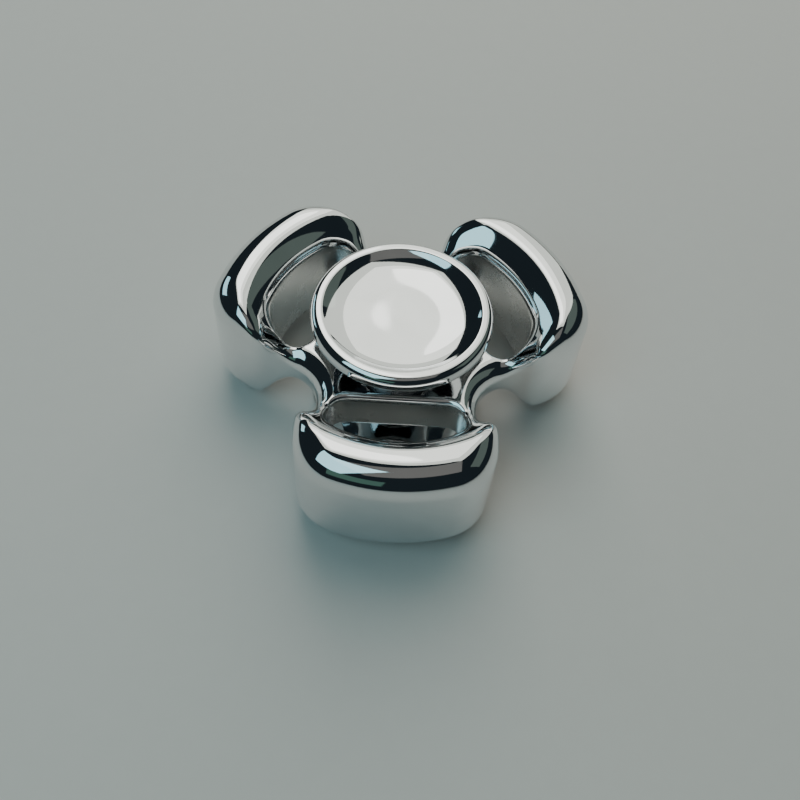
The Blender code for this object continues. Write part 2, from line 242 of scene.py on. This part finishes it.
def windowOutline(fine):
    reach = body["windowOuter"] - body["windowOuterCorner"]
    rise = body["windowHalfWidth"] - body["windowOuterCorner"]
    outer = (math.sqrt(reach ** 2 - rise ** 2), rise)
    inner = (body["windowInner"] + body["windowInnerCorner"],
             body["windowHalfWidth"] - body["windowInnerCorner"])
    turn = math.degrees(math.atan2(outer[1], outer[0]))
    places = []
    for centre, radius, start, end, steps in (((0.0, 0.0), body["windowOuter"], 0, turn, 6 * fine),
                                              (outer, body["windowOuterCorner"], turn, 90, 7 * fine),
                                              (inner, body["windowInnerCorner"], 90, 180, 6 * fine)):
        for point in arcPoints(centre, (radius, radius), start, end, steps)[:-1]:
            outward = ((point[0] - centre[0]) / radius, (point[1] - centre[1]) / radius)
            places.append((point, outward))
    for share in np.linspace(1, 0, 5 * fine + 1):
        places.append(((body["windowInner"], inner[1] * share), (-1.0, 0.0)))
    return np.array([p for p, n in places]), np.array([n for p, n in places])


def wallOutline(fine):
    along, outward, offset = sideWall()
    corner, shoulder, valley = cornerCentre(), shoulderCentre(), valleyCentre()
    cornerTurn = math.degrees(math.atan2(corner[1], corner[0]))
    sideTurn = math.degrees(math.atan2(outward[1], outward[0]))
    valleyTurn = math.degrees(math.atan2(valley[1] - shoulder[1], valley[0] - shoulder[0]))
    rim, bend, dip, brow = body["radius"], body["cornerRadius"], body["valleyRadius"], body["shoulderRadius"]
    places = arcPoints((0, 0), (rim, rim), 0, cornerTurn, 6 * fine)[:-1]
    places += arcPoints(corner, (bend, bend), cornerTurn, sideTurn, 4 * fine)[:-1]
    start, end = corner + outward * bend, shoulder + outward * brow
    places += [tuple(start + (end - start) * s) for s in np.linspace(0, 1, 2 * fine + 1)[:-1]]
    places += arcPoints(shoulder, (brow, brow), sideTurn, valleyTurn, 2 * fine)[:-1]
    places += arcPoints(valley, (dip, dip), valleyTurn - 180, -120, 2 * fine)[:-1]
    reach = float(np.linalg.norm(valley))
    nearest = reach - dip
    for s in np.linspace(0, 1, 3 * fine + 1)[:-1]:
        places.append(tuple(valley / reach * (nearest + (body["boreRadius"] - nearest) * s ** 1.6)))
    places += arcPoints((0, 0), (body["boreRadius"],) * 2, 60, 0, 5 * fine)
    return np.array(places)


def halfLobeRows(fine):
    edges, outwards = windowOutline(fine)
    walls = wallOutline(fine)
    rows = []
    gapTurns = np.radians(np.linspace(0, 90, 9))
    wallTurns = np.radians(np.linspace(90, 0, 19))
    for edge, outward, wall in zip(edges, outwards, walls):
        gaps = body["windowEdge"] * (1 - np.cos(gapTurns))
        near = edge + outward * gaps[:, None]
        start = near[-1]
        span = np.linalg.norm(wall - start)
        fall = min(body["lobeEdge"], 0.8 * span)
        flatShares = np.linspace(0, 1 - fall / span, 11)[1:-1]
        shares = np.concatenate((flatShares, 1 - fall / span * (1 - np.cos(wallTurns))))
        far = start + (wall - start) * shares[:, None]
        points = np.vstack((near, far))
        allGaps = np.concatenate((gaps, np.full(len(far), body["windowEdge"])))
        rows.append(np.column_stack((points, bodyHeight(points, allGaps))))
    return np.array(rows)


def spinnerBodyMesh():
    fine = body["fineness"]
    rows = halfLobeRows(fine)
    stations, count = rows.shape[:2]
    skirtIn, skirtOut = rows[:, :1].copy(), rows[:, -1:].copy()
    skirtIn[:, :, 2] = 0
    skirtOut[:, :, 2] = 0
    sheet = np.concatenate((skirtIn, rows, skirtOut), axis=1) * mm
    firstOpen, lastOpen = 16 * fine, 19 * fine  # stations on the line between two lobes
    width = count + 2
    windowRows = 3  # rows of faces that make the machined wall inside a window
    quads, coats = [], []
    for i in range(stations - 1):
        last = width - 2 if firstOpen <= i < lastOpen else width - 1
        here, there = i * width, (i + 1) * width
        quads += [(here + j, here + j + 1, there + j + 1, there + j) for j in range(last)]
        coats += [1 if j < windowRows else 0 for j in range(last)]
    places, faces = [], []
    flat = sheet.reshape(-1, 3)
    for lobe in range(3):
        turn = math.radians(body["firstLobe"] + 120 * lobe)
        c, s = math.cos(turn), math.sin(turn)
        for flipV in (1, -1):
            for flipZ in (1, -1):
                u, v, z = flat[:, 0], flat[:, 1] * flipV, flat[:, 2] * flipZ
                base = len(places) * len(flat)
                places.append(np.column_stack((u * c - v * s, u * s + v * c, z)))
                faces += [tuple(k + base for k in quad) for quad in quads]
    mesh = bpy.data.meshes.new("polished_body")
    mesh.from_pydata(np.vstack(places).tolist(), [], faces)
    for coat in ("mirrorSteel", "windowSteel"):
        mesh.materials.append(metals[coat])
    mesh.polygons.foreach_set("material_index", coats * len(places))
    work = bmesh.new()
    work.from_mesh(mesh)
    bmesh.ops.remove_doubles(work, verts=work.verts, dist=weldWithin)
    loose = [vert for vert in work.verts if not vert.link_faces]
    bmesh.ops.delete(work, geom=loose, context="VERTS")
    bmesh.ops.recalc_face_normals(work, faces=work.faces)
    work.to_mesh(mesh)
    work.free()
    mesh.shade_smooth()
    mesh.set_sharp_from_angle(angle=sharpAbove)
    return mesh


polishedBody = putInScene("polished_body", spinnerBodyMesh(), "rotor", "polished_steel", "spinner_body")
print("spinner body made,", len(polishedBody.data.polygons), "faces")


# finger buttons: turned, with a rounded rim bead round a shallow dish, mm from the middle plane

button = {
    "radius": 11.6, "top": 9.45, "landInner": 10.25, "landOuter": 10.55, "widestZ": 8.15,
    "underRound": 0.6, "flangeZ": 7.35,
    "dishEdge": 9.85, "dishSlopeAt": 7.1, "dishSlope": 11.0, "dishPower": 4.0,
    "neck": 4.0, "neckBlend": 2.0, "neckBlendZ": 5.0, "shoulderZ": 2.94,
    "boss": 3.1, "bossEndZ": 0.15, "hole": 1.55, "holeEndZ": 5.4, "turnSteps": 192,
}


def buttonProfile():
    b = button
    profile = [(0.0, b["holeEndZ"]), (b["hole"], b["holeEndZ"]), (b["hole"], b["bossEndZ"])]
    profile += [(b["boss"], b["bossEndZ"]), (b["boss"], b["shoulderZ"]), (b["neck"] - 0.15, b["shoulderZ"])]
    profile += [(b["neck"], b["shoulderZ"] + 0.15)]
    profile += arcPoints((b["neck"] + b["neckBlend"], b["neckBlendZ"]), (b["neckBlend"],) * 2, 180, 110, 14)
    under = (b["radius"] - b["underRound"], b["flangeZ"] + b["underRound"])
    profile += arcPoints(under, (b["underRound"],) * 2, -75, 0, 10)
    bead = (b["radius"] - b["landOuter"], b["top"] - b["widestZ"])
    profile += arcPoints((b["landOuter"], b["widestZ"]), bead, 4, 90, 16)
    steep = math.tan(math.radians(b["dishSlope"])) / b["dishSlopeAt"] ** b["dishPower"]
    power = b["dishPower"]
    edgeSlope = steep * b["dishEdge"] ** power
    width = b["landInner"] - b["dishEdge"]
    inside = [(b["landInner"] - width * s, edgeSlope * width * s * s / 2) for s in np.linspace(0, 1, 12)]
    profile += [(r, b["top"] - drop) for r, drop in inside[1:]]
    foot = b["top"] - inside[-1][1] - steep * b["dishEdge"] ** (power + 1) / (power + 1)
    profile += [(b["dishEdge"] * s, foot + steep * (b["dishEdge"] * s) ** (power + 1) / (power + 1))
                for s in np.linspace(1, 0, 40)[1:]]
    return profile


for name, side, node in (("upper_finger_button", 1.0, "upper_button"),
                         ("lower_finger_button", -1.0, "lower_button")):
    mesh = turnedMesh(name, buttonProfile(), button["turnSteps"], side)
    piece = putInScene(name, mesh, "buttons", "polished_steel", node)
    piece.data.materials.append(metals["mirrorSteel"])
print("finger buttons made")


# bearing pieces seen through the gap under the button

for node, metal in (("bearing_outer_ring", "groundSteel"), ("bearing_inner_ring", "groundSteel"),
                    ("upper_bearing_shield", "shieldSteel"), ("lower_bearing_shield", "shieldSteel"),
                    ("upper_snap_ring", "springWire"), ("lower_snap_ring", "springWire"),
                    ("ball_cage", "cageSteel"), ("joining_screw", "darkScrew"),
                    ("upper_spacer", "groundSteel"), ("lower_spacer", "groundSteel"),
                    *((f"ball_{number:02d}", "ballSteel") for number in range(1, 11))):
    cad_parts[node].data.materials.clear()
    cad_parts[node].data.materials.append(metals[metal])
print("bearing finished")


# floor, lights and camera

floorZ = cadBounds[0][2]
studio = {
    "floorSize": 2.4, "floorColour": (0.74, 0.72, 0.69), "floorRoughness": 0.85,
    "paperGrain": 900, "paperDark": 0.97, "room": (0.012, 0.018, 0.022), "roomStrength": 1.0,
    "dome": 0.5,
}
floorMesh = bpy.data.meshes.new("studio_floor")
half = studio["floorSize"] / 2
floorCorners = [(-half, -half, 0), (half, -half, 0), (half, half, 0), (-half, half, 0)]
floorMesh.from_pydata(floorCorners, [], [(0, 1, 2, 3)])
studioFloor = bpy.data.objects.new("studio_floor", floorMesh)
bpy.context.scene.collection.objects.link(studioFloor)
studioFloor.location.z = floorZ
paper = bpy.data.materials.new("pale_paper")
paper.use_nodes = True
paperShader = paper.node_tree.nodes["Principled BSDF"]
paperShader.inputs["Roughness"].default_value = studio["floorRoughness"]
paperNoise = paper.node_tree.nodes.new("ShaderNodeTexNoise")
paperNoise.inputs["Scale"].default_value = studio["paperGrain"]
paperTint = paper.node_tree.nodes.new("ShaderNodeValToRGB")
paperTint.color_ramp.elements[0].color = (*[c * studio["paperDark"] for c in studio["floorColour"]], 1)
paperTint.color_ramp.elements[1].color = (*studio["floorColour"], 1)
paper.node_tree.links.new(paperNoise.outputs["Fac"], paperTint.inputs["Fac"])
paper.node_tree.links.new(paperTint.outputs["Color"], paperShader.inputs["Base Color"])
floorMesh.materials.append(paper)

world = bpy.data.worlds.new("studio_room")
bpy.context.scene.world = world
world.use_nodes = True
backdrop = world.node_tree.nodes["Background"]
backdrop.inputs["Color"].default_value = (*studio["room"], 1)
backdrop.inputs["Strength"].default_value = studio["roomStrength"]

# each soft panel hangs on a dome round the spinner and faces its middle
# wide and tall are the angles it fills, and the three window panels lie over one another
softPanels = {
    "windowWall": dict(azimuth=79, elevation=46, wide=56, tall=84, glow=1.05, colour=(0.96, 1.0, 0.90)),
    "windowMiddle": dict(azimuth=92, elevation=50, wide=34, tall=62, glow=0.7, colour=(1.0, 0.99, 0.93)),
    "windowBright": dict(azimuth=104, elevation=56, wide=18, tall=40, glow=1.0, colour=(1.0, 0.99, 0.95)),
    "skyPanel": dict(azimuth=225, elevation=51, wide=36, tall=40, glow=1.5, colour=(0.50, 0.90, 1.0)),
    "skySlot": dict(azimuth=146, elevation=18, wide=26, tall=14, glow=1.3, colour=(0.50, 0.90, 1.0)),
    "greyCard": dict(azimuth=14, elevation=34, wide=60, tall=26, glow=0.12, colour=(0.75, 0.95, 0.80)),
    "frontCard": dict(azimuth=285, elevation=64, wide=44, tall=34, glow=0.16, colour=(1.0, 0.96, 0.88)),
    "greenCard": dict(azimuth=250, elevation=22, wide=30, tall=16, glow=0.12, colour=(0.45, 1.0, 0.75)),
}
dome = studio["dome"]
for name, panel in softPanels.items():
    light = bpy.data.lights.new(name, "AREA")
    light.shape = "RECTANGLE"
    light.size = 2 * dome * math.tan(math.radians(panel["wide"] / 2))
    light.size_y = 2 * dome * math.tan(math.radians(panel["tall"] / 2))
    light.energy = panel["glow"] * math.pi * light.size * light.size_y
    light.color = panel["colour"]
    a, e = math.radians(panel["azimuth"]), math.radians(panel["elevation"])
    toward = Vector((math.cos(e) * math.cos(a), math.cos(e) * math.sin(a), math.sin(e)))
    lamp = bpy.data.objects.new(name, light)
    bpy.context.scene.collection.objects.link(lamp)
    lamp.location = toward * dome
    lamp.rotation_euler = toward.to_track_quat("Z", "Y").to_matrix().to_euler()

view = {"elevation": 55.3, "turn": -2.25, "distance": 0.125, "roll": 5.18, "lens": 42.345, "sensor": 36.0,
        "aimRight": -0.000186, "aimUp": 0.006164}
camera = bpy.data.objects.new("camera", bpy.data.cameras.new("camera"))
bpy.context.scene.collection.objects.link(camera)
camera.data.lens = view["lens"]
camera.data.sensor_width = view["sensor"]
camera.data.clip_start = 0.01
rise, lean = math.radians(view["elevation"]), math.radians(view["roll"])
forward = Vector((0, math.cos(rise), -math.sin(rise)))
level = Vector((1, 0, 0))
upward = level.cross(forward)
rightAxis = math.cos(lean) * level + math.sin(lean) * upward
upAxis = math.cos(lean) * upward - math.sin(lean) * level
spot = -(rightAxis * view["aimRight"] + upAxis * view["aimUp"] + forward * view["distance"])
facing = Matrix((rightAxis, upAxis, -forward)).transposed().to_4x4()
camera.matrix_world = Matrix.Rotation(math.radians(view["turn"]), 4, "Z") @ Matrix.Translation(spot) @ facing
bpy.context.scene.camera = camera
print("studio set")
━━━━━━━━━━━━━━━━━━━━━━━━━━━━━━
What you have to do – The lines to quote run from the one containing "cad_parts[node].data.materials.append(metals[metal])" to the one containing "# floor, lights and camera". Quote them exactly, with both of those lines, and nothing else.

Written answer –
    cad_parts[node].data.materials.append(metals[metal])
print("bearing finished")


# floor, lights and camera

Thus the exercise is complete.